2. Un produit de niche. Qui dit plus de confort et de qualité dit… prix plus élevé. "C’est paradoxal, parce que le critère n° 1 pour un étudiant reste financier, admet Thibaut Van Dieren. C’est certainement vrai pour deux-tiers d’entre eux; le reste étant plus aisé et donc, réceptif à d’autres points d’attention. C’est ce tiers d’étudiants que nous visons pour nos résidences tout confort." Et de qualifier, de facto, ce segment du marché de "niche". "Nous l’abordons avec prudence : s’il y a de la place pour une résidence de ce type dans toutes les villes universitaires, il n’y en a pas nécessairement pour deux." "Malgré le fait que cet actif de niche soit plus intéressant pour un investisseur, construire et gérer un petit projet nécessitant le même effort qu’un grand", admet M. Snauwaert. "Toutefois, nuance M. De Wever, ces grands complexes ne supplanteront pas les plus modestes.

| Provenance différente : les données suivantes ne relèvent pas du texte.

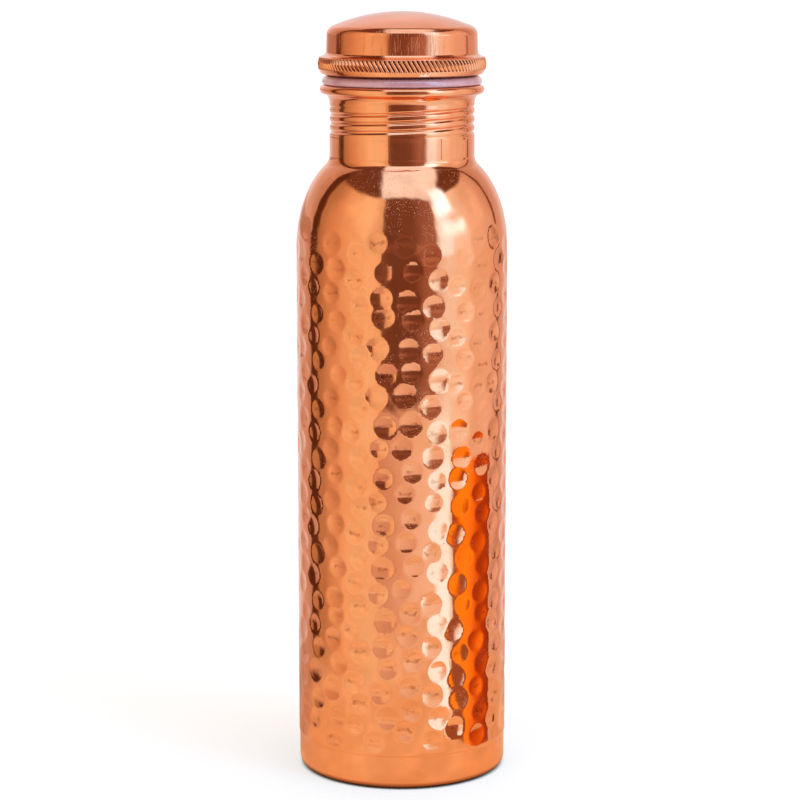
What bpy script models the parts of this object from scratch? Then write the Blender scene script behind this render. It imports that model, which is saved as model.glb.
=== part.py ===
"""A screw-top water bottle in hammered copper sheet, modelled piece by piece.

Metres, +Z up. The origin is the centre of the foot ring, on the surface the bottle stands on.
The lid screws into the neck on a right-handed two-start thread, with a silicone seal under its rim.
Every piece is an outline of (r, z) points spun about the bottle's axis.
"""

import math

import bmesh
import bpy

SHEET = 0.0007            # thickness of the copper sheet
GAP = 0.0003              # joint clearance between neighbouring pieces

# Facets and tolerances
STEPS = 40                # facets round a plain piece
THREAD_STEPS = 36         # facets round a threaded piece
THREAD_ROWS = 6           # rows of vertices in one thread pitch
ON_AXIS = 1e-6            # closer to the axis than this is on it
SHARP = math.radians(40)  # edges bent more than this stay sharp

# Body and base
BODY_RADIUS = 0.0365      # over the hammered wall
BAND_RADIUS = 0.03625     # smooth band above the foot
BAND_TOP = 0.0118
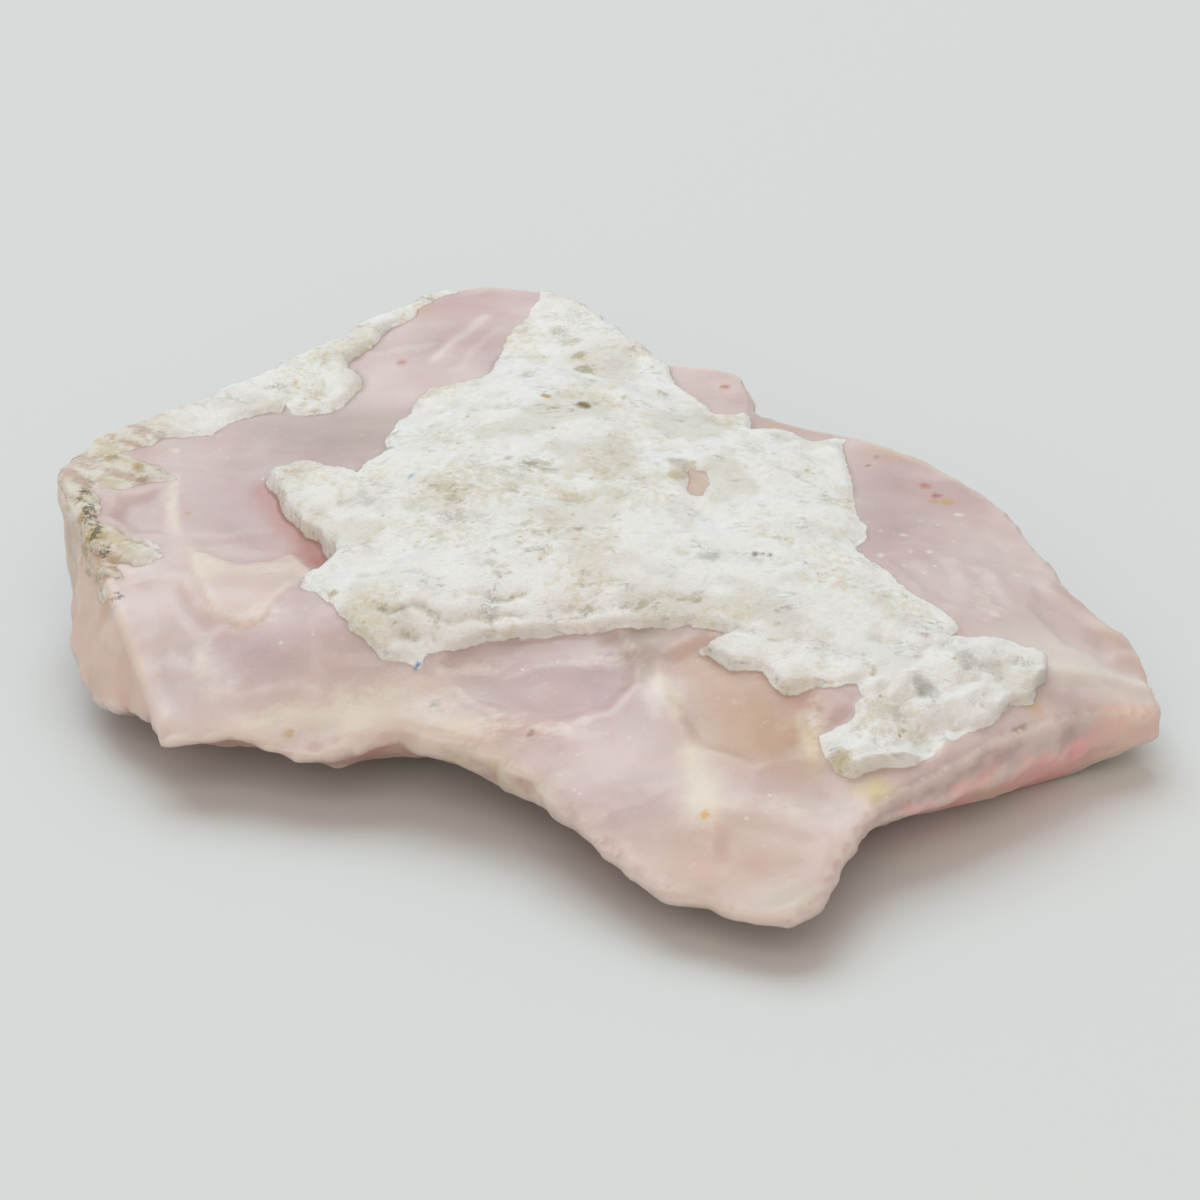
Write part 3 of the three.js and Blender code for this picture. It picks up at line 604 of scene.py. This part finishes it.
def crust_relief(points, plan):
    """Height of the crust's grain: low swells, crumbs with creases between them, pits and folds."""
    swell = field(points, "crust swell")
    crumbs = CRUMBS * (lumps(points, "crumbs") - 0.35)
    pits = PITS * ramp(0.12, 0.42, field(points, "pits")) * ramp(-0.2, 0.3, field(points, "pitted places"))
    folds = lumps(drawn_out(points, FOLD_DIRECTION, FOLD_STRETCH), "folds") - 0.45
    loose = FOLDS * ramp(-0.5, 1, depth_inside(plan, CRUMBLED_END)) * folds
    for x, y, reach_x, reach_y, height in CRUMBLED_LUMPS:
        loose += height * by_middle(plan, x, y, reach_x, reach_y)
    return swell + crumbs - pits + loose


def opal_relief(points, chips):
    """Height of broken opal: shell-shaped hollows, smaller chips and faint ripples."""
    bent = points + field(points, "break bend")[:, None]
    broken = bowls(bent, "breaks") + chips * bowls(bent, "chips")
    return broken + field(points, "opal swell") + field(points, "ripples")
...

Notre portefeuille mélange d’ailleurs ces deux types d’actifs : un tiers de petits projets, deux-tiers de grands."
3. Des partenaires académiques. Bien souvent, ces projets de résidences "triple A" sont menés en partenariat avec les principales intéressées : les universités et les hautes écoles. "Parfois la demande vient d’elles, parfois nous les démarchons", acquiesce Koenraad Belsack, CEO d’Uprade Estate. Si collaboration il y a, le promoteur et gestionnaire - le profil préféré des instances académiques, déchargées, ainsi, non seulement de la construction, mais aussi de la gestion des kots - accorde une priorité locative à l’université avant de soumettre le solde des unités de logement au marché privé.
4. Les ‘chouchous’ des autorités communales. D’autres acteurs raffolent de ces nouveaux produits : les villes et communes. Qui ne voient pas d’un bon œil la multiplication "sauvage" des kots. "Elles rejettent le phénomène de la ‘kotamination’, explique M. Belsack. C’est-à-dire la division des maisons unifamiliales en plusieurs kots. Dans le cadre de notre projet de Jette, nous avons été soutenus par la commune car, en créant une résidence de 143 kots, nous avons sauvé au moins 15 maisons de maître." Or, ce sont les familles qui alimentent les caisses communales, pas les étudiants… "Et puis, en regroupant les kots dans de grands ensembles, les autorités peuvent plus facilement exercer un contrôle en termes de salubrité, de sécurité et de maintien de relations de bon voisinage (propreté des abords, tapage nocturne…)", glisse Thibaut Van Dieren.
5. La vie en communauté. "On dit souvent des étudiants d’aujourd’hui qu’ils forment une ‘génération Pampers’, affirme Koenraad Belsack. C’est oublier que le stress lié aux études a évolué. On attend d’eux qu’ils prennent beaucoup de décisions importantes. Il est donc primordial qu’ils soient bien encadrés. Mais aussi qu’ils interagissent avec leurs pairs, qu’ils créent des connexions." Un parti pris que le CEO d’Upgrade Estate décline dans toutes les réalisations du groupe, fondées sur le vivre-ensemble et la convivialité. "Nous avons notamment fait de la cuisine un lieu central dans nos résidences, décrit-il. Il y en a plusieurs par étage, elles sont lumineuses, ont une belle vue et sont généralement assorties de terrasses. Tout est pensé pour booster l’esprit de groupe, entre autres le fait qu’elles ne sont pas nettoyées par les services d’entretien : cette tâche relève de la responsabilité des étudiants." Autre point d’orgue de la philosophie "Upkot", qui caractérise les réalisations d’Upgrade Estate : le coach. "A ne pas confondre avec un concierge, insiste M. Belsack. Il est bien sûr là pour parer au moindre petit problème, technique ou autre, mais aussi et surtout pour être le garant du lien social à travers un encadrement rapproché, l’organisation d’événements, etc." Outre la cuisine, la salle d’étude commune constitue également un pilier des résidences étudiantes 2.0, assurent de concert Frederik Snauwaert et Thierry De Wever.
6. Durabilité et conscientisation. Dernière priorité de ces récents modèles de résidences, leur profil ‘environmental-friendly’, tant d’un point de vue architectural (isolation, faible consommation, énergies renouvelables…) que comportemental (tri des déchets, attitude écoresponsable, prévention du gaspillage…).